Memnet: You will never wear it.
Nefretiri: [surprised] Why not?
Memnet: I have brought you a cloth more revealing... send them away.
Nefretiri: [nodding to her servants] Go then, while I hear what this puckered old persimmon has to say.
Memnet: For thirty years, I have been silent. Now, all the kings of Egypt, cry out to me, from their tombs, "Let no Hebrew sit upon our throne."
Nefretiri: What are you saying?
Memnet: Rameses has the blood of many kings.
Nefretiri: And Moses?
Memnet: He is lower than the dust. Not one drop of royal blood flows through his veins. He is the son of Hebrew slaves.

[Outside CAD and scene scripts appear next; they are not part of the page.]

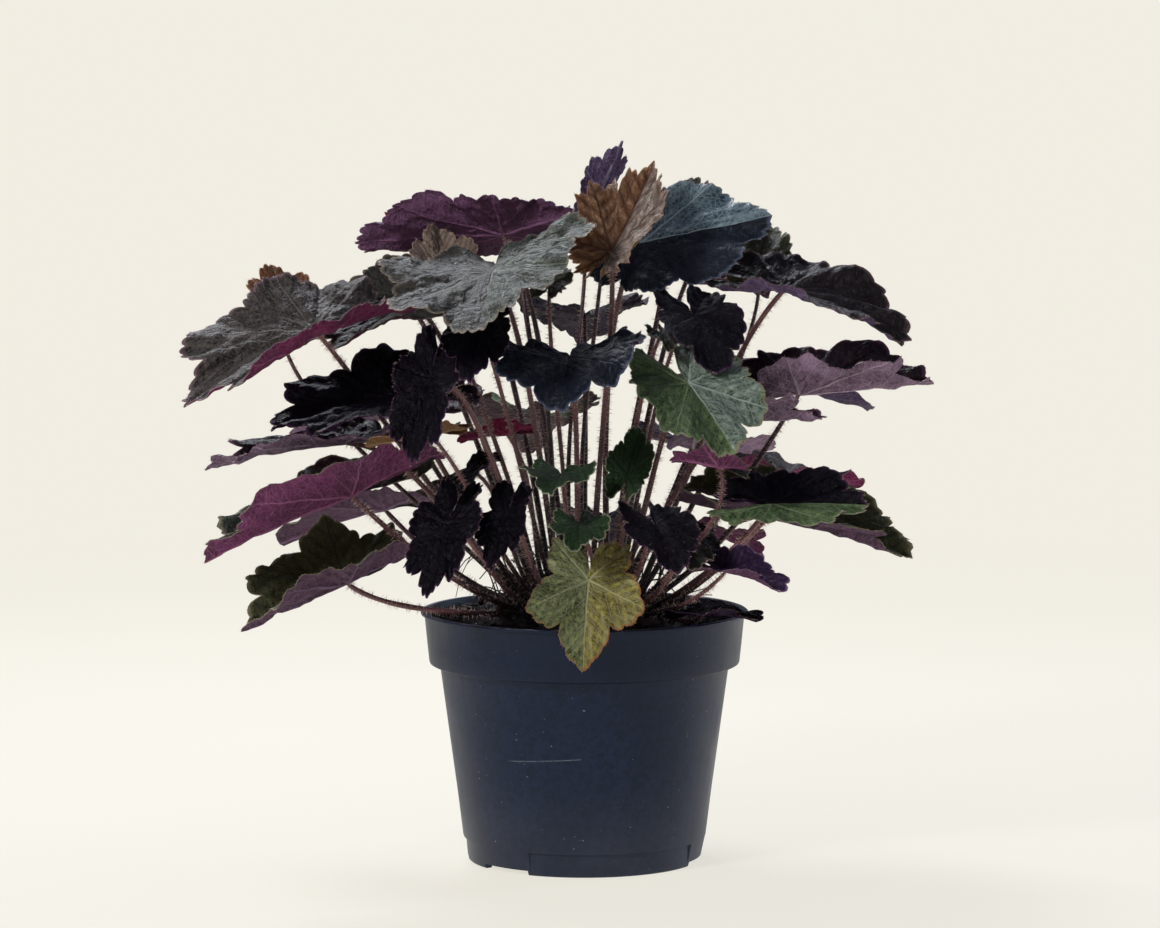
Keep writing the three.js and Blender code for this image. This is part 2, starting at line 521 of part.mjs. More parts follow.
function settle(row) {
  const home = row.at;
  const axes = leafAxes(row);
  let best = { least: -100 };
  for (const [up, along, aside] of SHIFTS) {
    row.at = add(add(add(home, axes.n, up), axes.m, along), axes.s, aside);
    const blade = bladeSamples(row);
    const room = Math.min(aboveGround(blade, BLADE_ROOM), spare(blade, BLADE_ROOM, best.least));
    if (room <= best.least) continue;
    for (const [bendSide, bendUp, steeper] of BENDS) {
      for (const [swing, draw] of BASES) {
        const curve = petioleCurve(row, swing, draw, bendSide, bendUp, steeper);
        const stem = stemSamples(curve);
        const out = stem.filter((p) => Math.hypot(p[0], p[1]) > CROWN_R || p[2] > CROWN_Z + CROWN_RISE);
        const least = Math.min(room, aboveGround(out, 1.2), spare(stem, row.stem + STEM_ROOM, best.least));
        if (least > best.least) best = { at: row.at, curve, blade, stem, least };
        if (best.least > 0) break;
      }
      if (best.least > 0) break;
    }
    if (best.least > 0) break;
  }
  row.at = best.at;
  row.curve = best.curve;
  occupy(best.blade, BLADE_ROOM);
  occupy(best.stem, row.stem + STEM_ROOM);
}

// ---- assembly -----------------------------------------------------------------------------------
const group = new THREE.Group();
group.name = 'heuchera_in_pot';

function place(name, body, colour, roughness) {
  const { vertProperties, triVerts, numProp } = body.getMesh();
  const positions = new Float32Array((vertProperties.length / numProp) * 3);
  for (let i = 0; i < positions.length / 3; i++) {
    for (let k = 0; k < 3; k++) positions[3 * i + k] = vertProperties[numProp * i + k];
  }
  const geometry = new THREE.BufferGeometry();
  geometry.setAttribute('position', new THREE.BufferAttribute(positions, 3));
  geometry.setIndex(new THREE.BufferAttribute(new Uint32Array(triVerts), 1));
  const mesh = new THREE.Mesh(geometry, new THREE.MeshStandardMaterial({ color: colour, roughness, metalness: 0 }));
  mesh.name = name;
  group.add(mesh);
}

const largest = (body) => body.decompose().reduce((a, b) => (b.volume() > a.volume() ? b : a));

place('nursery_pot', nurseryPot(), '#23242f', 0.45);
place('potting_soil', pottingSoil(), '#1d1714', 0.95);

for (const row of LEAVES) settle(row);

let rootstock = crown();
for (const row of LEAVES) rootstock = rootstock.subtract(petioleHole(row));
place('crown', largest(rootstock), '#3b2a24', 0.9);

for (const row of LEAVES) {
  place(row.name, bladeSolid(row).add(petioleTube(row)), row.colour, 0.55);
}

export default group;
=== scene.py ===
"""Heuchera in its nursery pot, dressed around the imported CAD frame.

Leaves, petioles, crown, soil and pot are grown again at full detail in the places where the
frame's nodes stand. Lengths inside the builders are millimetres; meshes leave them in metres.
"""

import math

import bpy
import numpy as np
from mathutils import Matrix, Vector


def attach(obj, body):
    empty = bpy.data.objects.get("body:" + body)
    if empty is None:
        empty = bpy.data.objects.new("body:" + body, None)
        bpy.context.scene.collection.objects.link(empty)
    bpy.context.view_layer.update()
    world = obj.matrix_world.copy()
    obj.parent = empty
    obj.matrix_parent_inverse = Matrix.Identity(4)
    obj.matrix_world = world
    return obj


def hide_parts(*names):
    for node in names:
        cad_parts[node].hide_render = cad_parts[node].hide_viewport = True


bl_info = {
    "name": "Heuchera in a nursery pot",
    "version": (1, 0, 0),
    "blender": (4, 5, 0),
    "location": "View3D > Sidebar > Heuchera",
    "description": "Grows a potted heuchera with lobed, ruffled leaves",
    "category": "Object",
}

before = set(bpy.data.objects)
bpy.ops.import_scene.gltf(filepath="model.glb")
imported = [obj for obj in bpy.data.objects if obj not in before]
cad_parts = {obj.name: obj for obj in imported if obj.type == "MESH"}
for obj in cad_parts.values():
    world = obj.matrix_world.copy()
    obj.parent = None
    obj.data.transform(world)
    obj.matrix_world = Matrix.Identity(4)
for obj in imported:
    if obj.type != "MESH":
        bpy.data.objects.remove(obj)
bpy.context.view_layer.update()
MM = 0.001


# ---- colour ------------------------------------------------------------------------------------
def paint(code, alpha=1.0):
    """Linear colour of a hex code."""
    parts = [int(code[i : i + 2], 16) / 255 for i in (0, 2, 4)]
    linear = [c / 12.92 if c <= 0.04045 else ((c + 0.055) / 1.055) ** 2.4 for c in parts]
    return (*linear, alpha)


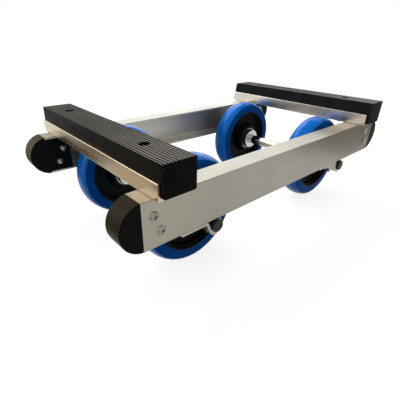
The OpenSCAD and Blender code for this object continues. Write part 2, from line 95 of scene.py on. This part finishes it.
# %% [markdown]
# A material in Blender is a graph of nodes. These few helpers keep each graph short: one starts a
# material, one adds a node and fills in its sockets, and the others make the patterns that nearly
# every surface needs. All patterns read Object coordinates, which are metres here, so a scale of
# 1000 gives grains of about a millimetre. Noise keeps mostly between 0.3 and 0.7, so that is the
# range which spread stretches to 0 and 1, unless it's told other limits. The colour sockets of a
# Mix node go by number, because its sockets for plain numbers have the same names.

# %% Helpers for materials
OCTAVE_FADE = 0.55
NOISE_LOW, NOISE_HIGH = 0.3, 0.7
MIX_FACTOR, MIX_FIRST, MIX_SECOND, MIX_RESULT = 0, 6, 7, 2
EVERY_WAY = (1, 1, 1)


def start_material(name, colour, roughness, metallic=0.0, specular=0.5):
    material = bpy.data.materials.new(name)
    material.use_nodes = True
    tree = material.node_tree
    shader = tree.nodes["Principled BSDF"]
    shader.inputs["Base Color"].default_value = (*colour, 1.0)
    shader.inputs["Roughness"].default_value = roughness
    shader.inputs["Metallic"].default_value = metallic
    shader.inputs["Specular IOR Level"].default_value = specular
    return material, tree, shader


def add(tree, kind, links=(), **values):
    node = tree.nodes.new(kind)
    for name, value in values.items():
        setattr(node, name, value)
    for socket, source in dict(links).items():
        if hasattr(source, "links"):
            tree.links.new(source, node.inputs[socket])
        else:
            node.inputs[socket].default_value = source
    return node


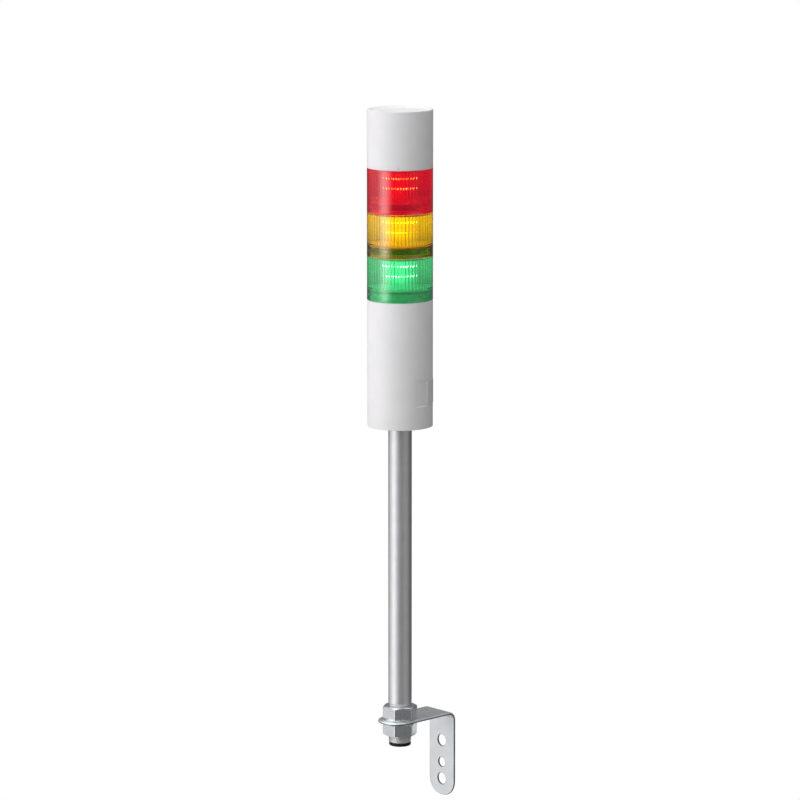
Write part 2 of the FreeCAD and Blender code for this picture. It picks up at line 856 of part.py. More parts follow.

Nefretiri: I'll have you torn into so many pieces, even the vultures wont find them. Who hatched this lie? Rameses?
Memnet: Rameses does not know,
[three seconds]
Memnet: yet.
Nefretiri: You will repeat this to Bithiah.
Memnet: Bithiah drew a slave child, from the Nile, called him son and Prince of Egypt, blinding herself to the truth and the pain of an empty womb.
Nefretiri: Were you alone, with, Bithiah?
Memnet: A little girl led me to the Hebrew woman, Yochabel, that the child might be suckled by his true mother.
Nefretiri: Take care, old frog. You croaked too much, against Moses!
Memnet: Would you mingle the blood of slaves, with your own?
Nefretiri: He will be my husband. I shall have no other.
[Memnet then shows Nefretiri the Hebrew cloth, she had been kept hidden, for thirty years. Memnet got it, when she and Bithiah, were alone]
Memnet: Then, use this, to wrap your firstborn. Torn from a Levite's robe. It was Moses' swaddling cloth.
Nefretiri: And your shrowd. Do you think I care whose son he is?
Memnet: Rameses cares.
Nefretiri: You won't live to tell him.
Memnet: [Memnet's final line, as Nefretiri pushed her off the roof, in anger and killing her] Oh, oh!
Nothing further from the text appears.